About Brand Lift survey response count and absolute lift

Brand Lift uses data from surveys to measure how your ads influence people. For all TrueView in-stream and bumper ad campaigns, you can set up Brand Lift to show surveys to people about your product or brand.

In order to accurately detect your lift, a certain number of survey responses is required.

The remainder of this article is about how Google Ads will show you an estimate of your Brand Lift for a given metric using your response count, even before a number is reported.

How Google Ads measures your Brand Lift

Google Ads can narrow down how much lift your Brand Lift metric generated based on the amount of positive survey responses between people who have seen your ads and those of people who were withheld from seeing your ads. Generally, more responses are required in order to accurately detect smaller amounts of absolute lift. Before your lift is detected, you will be able to see an estimation of it based on your response count.

When to expect detectable lift

View the following guidelines about how many responses are required to detect your lift.

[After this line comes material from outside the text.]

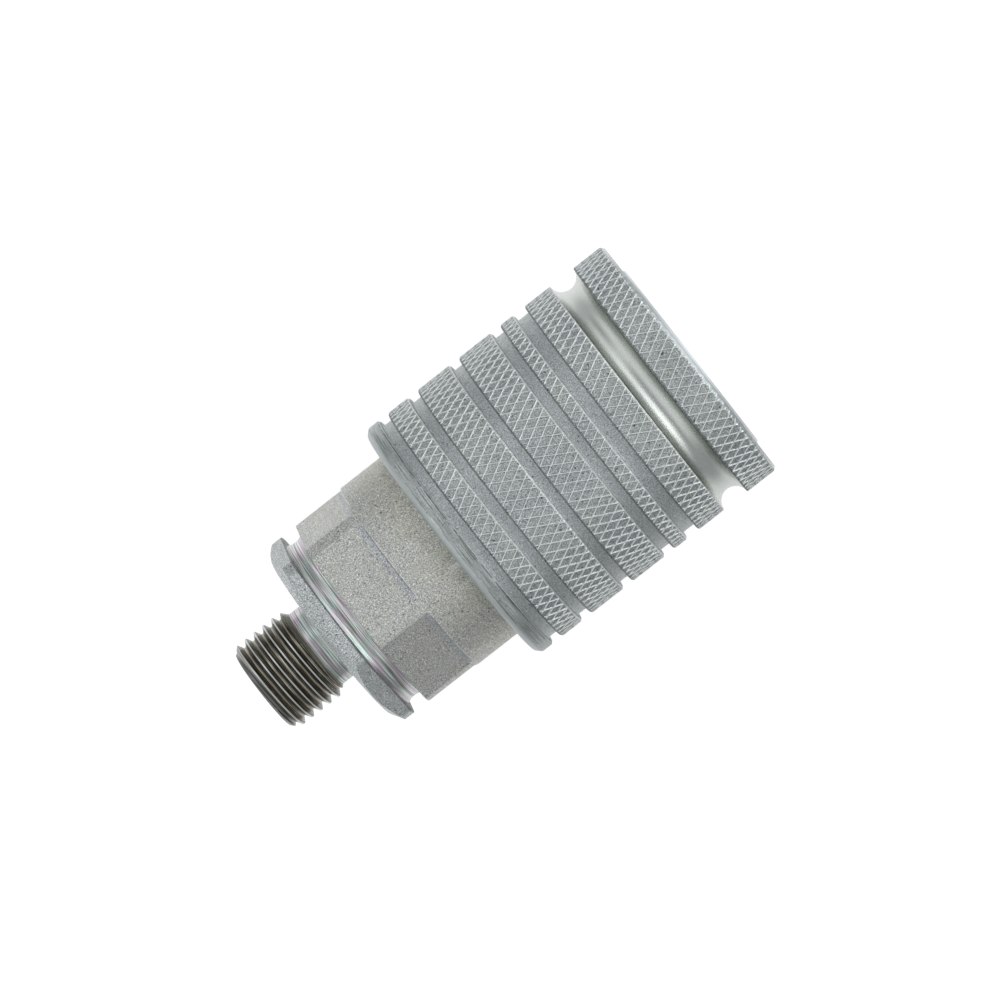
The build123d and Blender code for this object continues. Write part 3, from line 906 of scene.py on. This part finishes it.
# Where the slot's middle and edges lie and the banks begin, along X on the unit sphere of directions
SLOT_AT = -0.05
SLOT_HALF = 0.14
BANK_FROM = 0.42
KEY_TOWARDS = Vector((-0.66, 0.45, 0.60)).normalized()


def light_tent():
    """Soft light banks over the nose and over the port, a dim slot between them and one key panel."""
    world = bpy.data.worlds.new("light_tent")
    world.use_nodes = True
    tree = world.node_tree
    n = Nodes(tree)
    coordinates = tree.nodes.new("ShaderNodeTexCoord")
    x, y, z = n.split(coordinates.outputs["Generated"])
    in_bank = n.ramp(n.math("ABSOLUTE", n.total(x, -SLOT_AT)), SLOT_HALF, BANK_FROM)
    slot = n.total(SLOT_LIGHT, n.product(n.between(y, -0.8, -0.45, 0.15), SLOT_BOUNCE))
    low_side = n.product(n.ramp(y, 0.45, 0.95), n.ramp(z, 0.15, 0.6, 1, 0))
    bank = n.mix(low_side, BANK_LIGHT, BANK_SHADE)
    towards = n.total(*[n.product(axis, share) for axis, share in zip((x, y, z), KEY_TOWARDS)])
    key = n.product(n.ramp(towards, 0.86, 0.97), KEY_LIGHT)
    nose_bank = n.product(n.ramp(x, -0.62, -0.45, 1, 0), n.between(y, -0.6, 0.75, 0.12), NOSE_BANK_EXTRA)
    n.put(n.total(n.mix(in_bank, slot, bank), nose_bank, key), tree.nodes["Background"].inputs["Strength"])
    tree.nodes["Background"].inputs["Color"].default_value = (0.96, 0.98, 1.0, 1)
    bpy.context.scene.world = world


light_tent()


# Long lens nearly straight above the coupler, turned so that the port points to the lower left
LENS = 220.9
SENSOR = 36
CAMERA_HEIGHT = 0.823
CAMERA_X = SLEEVE_FRONT * MM - 0.0024
AIM = Vector((SLEEVE_FRONT * MM + 0.0319, -0.00056, 0))
ROLL = radians(38)
camera_data = bpy.data.cameras.new("camera")
camera_data.lens = LENS
camera_data.sensor_width = SENSOR
camera = bpy.data.objects.new("camera", camera_data)
bpy.context.scene.collection.objects.link(camera)
eye = Vector((CAMERA_X, 0, CAMERA_HEIGHT))
back = (eye - AIM).normalized()
right = Vector((-cos(ROLL), sin(ROLL), 0))
right = (right - back * right.dot(back)).normalized()
up = back.cross(right)
camera.matrix_world = Matrix((
    (right.x, up.x, back.x, eye.x),
    (right.y, up.y, back.y, eye.y),
    (right.z, up.z, back.z, eye.z),
    (0, 0, 0, 1),
))
bpy.context.scene.camera = camera
bpy.context.scene.view_settings.view_transform = "Standard"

  • For high-performing campaigns, you can expect to detect lift once you receive about 2,000 responses per lift metric.
  • At the recommended budget minimum, you can expect to detect lift once you receive 4,100 responses per lift metric.
  • If your campaign hasn't shown any lift after reaching 16,800 responses per metric, you may not be able to detect your lift.
Note: In general, you may start seeing lift results once your surveys reach 2,000 responses. Learn more about your Brand Lift measurement data

Required total responses for measuring Brand Lift

In order to measure Brand Lift accurately at various levels, the total response count must be within a certain range. The smaller the absolute lift, the more survey responses are required to ensure accuracy. The table below shows the required total response, given a detectable absolute lift:

Detectable absolute lift Required total response count
> 4% 1,200 ~ 2,800
3% 2,800 ~ 5,000
2% 5,000 ~ 11,000
1.5% 11,000 ~ 20,000
1% 20,000 ~ 45,000
0.5% 45,000 ~ 180,000
< 0.5% > 180,000

Example

For detectable absolute lift percentages not mentioned in the chart, you may need to estimate to find the total required response count. 

Let’s say you have 0.75% absolute lift and want to know the number of responses you need to detect the absolute lift. 45,000 responses would be more than what you need (since the minimum requirement to detect 0.5% absolute lift is 45,000 responses), while 20,000 responses wouldn’t be enough (since the minimum requirement to detect 1% absolute lift is 20,000 responses). 

Since 0.75% is halfway between 1% and 0.5%, you would need roughly between 20,000 and 45,000 responses to get 0.75% detectable absolute lift (or about 33,000 survey responses).

If your Brand Lift metric’s absolute lift approaches 0, more survey responses are required to accurately measure absolute lift. This is because if there's only a small difference between the responses of people who have seen your ads and those of people who have not seen your ads, more responses are required to determine exactly what difference there is.